JUAN GONZALEZ: Well, we’d like to go to this tape that Amy did down there, this clip just — well, this clip of her.

    MYRIAM MERLET: [translated] It’s with a lot of emotion that we are here today in New Orleans, when we know what New Orleans means to black people here and especially after Katrina. We bring all our sorority and affection to our sisters here in New Orleans. We are here to talk about the work that we do in Haiti at the ministry, and especially with the support of the V-Day Foundation. This work started a long time ago with non-governmental women’s organizations, with lack — because they were lacking resources, were never able to open a shelter for abused women in Haiti. And now we are really proud to be able to say that we are going to have our first safe house in Port-au-Prince, Haiti.

JUAN GONZALEZ: That was Myriam Merlet, the former Chief of Staff of the Haitian Ministry of Women, who was killed in the earthquake last week. Eve Ensler, could you — that particular speech that she gave there, could you tell us about it?

EVE ENSLER: Well, that was in V-Day at our tenth anniversary at the Superdome in New Orleans, when women reclaimed the Superdome and transformed the suffering. And I can’t but think of the connections and the parallels between what happened in Katrina and what is happening in Haiti right now, you know, the slow recovery, the people not getting there in time, people not getting people food, people not getting water, so that people end up feeling panicked and getting violent and then being accused of being looters. All the same language seems to be being used right now.

But I must say about Myriam, there are so many extraordinary women in Haiti, forces of nature and resilience who know full well what to do with the country’s future. And I think what Danny was saying earlier, how this recovery happens will create the path for what comes after. And we must — must — put women in the center of everything that happens. Their voices must be heard and must be the people who determine the future of Haiti. The outside world can no longer determine — the dependence, the control, everything that’s been there in the — this is an opportunity for us to support the Haitians to take back their country, to have a vision of the future of their country, and to put women in the center of that envisioning.

JUAN GONZALEZ: And I’d like to get, for the last minute, Amy, your last words.

AMY GOODMAN: Well, on the issue of Myriam Merlet, and I know the head of the — you are looking for, Eve, still the —-

EVE ENSLER: We found her just now. Right before I got on, I found out that the Women’s -— the minister is alive. I just got a call, yeah.

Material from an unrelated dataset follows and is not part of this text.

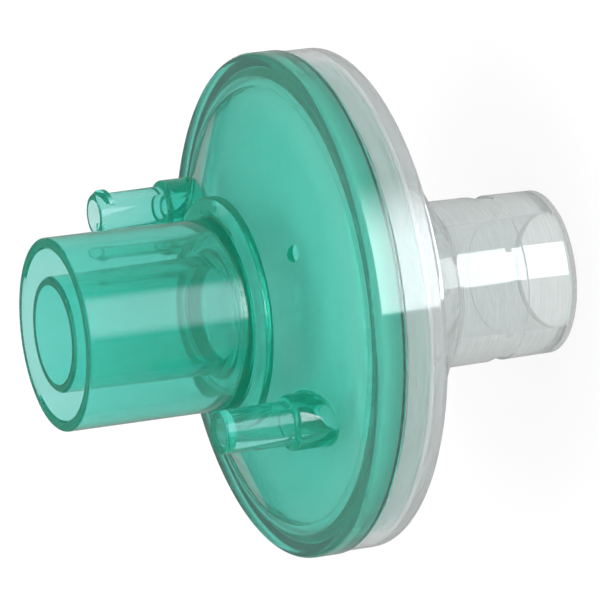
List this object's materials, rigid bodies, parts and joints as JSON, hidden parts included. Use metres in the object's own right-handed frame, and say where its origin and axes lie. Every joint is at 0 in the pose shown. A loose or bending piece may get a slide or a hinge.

AMY GOODMAN: Oh, well, that is beautiful to hear.

EVE ENSLER: Yes, yes.

AMY GOODMAN: And that is so lucky. And right now, though, we are — it is absolutely critical that people understand that the life of Haiti is at stake, that the aid that flows in, the kind of work that has to be done with community organizations, with the UN not working — and this is one of the biggest complaints, the international aid agencies being afraid of the people, as opposed to working with the community leaders who can distribute the aid, who can empower the people in their communities. That’s what’s going to make the future of Haiti stronger.

Danny said he had questions about the Bush-Clinton choice in aiding Haiti. President Obama talked about rebuilding and reconstructing. For the United States, we’ll add a third R: redemption. The US has had a very sordid history with Haiti, keeping it down, this first slave-rebellion-born black country, the first black republic. And we can turn this around by respecting the people of Haiti.

JUAN GONZALEZ: Well, Amy, thanks for that, and stay safe. And we’ll get more reports from you. That does it for today’s program. Eve Ensler, thank you for joining us.